Asked if he condemned Israel’s human rights violations, Braude responded: “There are quite a few people in this series who say, forthrightly, that they were in favor of the first and the second intifadas, but fault Hamas for going on to start wars with Israel that it could not win and then hide in bunkers and leave civilians to suffer the casualties.”
Citing one of the testimonies by a man who refused to let Hamas dictate how he resists the Israeli occupation, Braude said: “Hamas — by launching wars, provoking reactions that cause civilian casualties but…do not advance the Palestinian cause — is forcing people to go by its playbook.”
He also said he believed it was possible to ignite real action by starting a conversation, stressing that “nonviolent expression is ultimately the most powerful tool that humanity has in order to advance justice, peace and the well-being of all peoples.”

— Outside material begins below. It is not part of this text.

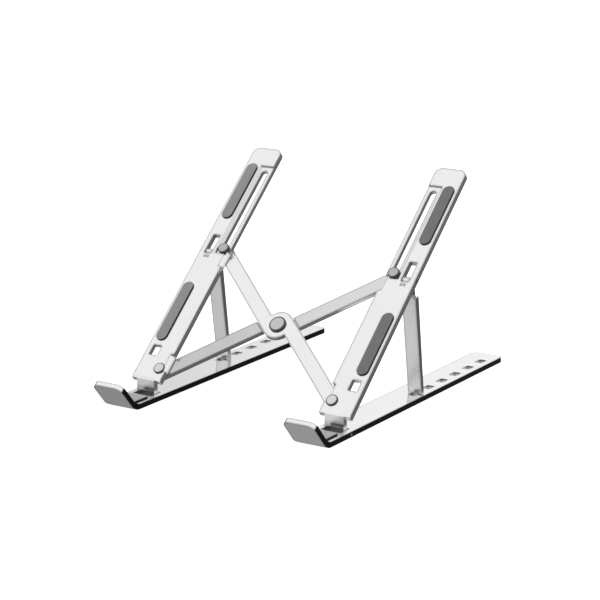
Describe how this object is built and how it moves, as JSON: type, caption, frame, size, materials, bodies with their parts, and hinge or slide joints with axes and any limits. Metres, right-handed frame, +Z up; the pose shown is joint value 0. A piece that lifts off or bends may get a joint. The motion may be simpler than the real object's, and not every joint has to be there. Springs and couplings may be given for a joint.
{
  "type": "folding laptop stand",
  "caption": "Folding aluminium laptop stand: hooked base rails, sloping padded arms on hinged struts, joined by a scissor cross bar linkage.",
  "frame": {"origin": "middle of the footprint, on the surface the stand rests on", "axes": "+X from the left side to the right side, +Y from the hooks to the rear ends of the rails, +Z up"},
  "size_m": [0.1642, 0.2422, 0.1413],
  "materials": {
    "aluminium": "satin anodised, edges slightly duller than the faces",
    "steel": "turned rivet head, satin",
    "pad_silicone": "matt, finely grained",
    "hook_silicone": "matt",
    "foot_rubber": "matt"
  },
  "bodies": {
    "left_base": {"left_base_rail": "aluminium", "left_hook_pad": "hook_silicone", "left_foot_front": "foot_rubber", "left_foot_rear": "foot_rubber", "left_hinge_pin": "steel"},
    "left_arm_body": {"left_arm": "aluminium", "left_upper_pad": "pad_silicone", "left_lower_pad": "pad_silicone", "left_lower_rivet": "steel", "left_strut_pin": "steel"},
    "left_strut_body": {"left_strut": "aluminium"},
    "bar_a_body": {"bar_a": "aluminium", "right_guide_pin": "steel"},
    "bar_b_body": {"bar_b": "aluminium", "left_guide_pin": "steel", "centre_rivet": "steel"},
    "right_arm_body": {"right_arm": "aluminium", "right_upper_pad": "pad_silicone", "right_lower_pad": "pad_silicone", "right_lower_rivet": "steel", "right_strut_pin": "steel"},
    "right_base": {"right_base_rail": "aluminium", "right_hook_pad": "hook_silicone", "right_foot_front": "foot_rubber", "right_foot_rear": "foot_rubber", "right_hinge_pin": "steel"},
    "right_strut_body": {"right_strut": "aluminium"}
  },
  "joints": [
    {"name": "arm_tilt", "type": "hinge", "parent": "left_base", "child": "left_arm_body", "pos_m": [-0.07085, -0.078, 0.00225], "axis": [1, 0, 0], "range_deg": [0, 48.3]},
    {"name": "left_strut_swing", "type": "hinge", "parent": "left_arm_body", "child": "left_strut_body", "pos_m": [-0.0751, -0.00077, 0.08101], "axis": [1, 0, 0], "range_deg": [-56, 0]},
    {"name": "right_base_swing", "type": "hinge", "parent": "right_arm_body", "child": "right_base", "pos_m": [0.07085, -0.078, 0.00225], "axis": [1, 0, 0], "range_deg": [-48.3, 0]},
    {"name": "right_strut_swing", "type": "hinge", "parent": "right_arm_body", "child": "right_strut_body", "pos_m": [0.0751, -0.00077, 0.08101], "axis": [1, 0, 0], "range_deg": [-56, 0]},
    {"name": "scissor", "type": "hinge", "parent": "left_arm_body", "child": "bar_a_body", "pos_m": [-0.06495, -0.06897, 0.01534], "axis": [0, -0.665, 0.7469], "range_deg": [0, 45]},
    {"name": "scissor_centre", "type": "hinge", "parent": "bar_a_body", "child": "bar_b_body", "pos_m": [0, -0.03248, 0.04782], "axis": [0, -0.665, 0.7469], "range_deg": [-90, 0]},
    {"name": "right_arm_swing", "type": "hinge", "parent": "bar_b_body", "child": "right_arm_body", "pos_m": [0.06495, -0.06897, 0.01534], "axis": [0, -0.665, 0.7469], "range_deg": [0, 45]}
  ],
  "couplings": [
    {"joint": "left_strut_swing", "follows": "arm_tilt", "ratio": -1.1594},
    {"joint": "right_base_swing", "follows": "arm_tilt", "ratio": -1},
    {"joint": "right_strut_swing", "follows": "arm_tilt", "ratio": -1.1594},
    {"joint": "scissor_centre", "follows": "scissor", "ratio": -2},
    {"joint": "right_arm_swing", "follows": "scissor", "ratio": 1}
  ]
}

Nevertheless, Braude pointed out that there were “no immediate solutions for the tragedy that is being portrayed here, and we are under no illusions about that.
“We are not suggesting that there is any sort of a silver bullet to defeat extremism, to end stale forms of thinking and so on,” he continued. “I think that at most we achieve a ripple effect that, as I’ve said, affects the vocabulary of the discussion, that stimulates new forms of creative thinking by multiple parties and elements within, without and so on.”
Braude told “Frankly Speaking” that “Whispered in Gaza” was “only the beginning of an ongoing project.”
He said: “Whenever we launch an initiative … we take time and we look at what it achieved. We try to draw lessons and to innovate, always to build on successes and learn from whatever lessons emerged. So that is what we are looking at right now. And, of course, we are going to do more.”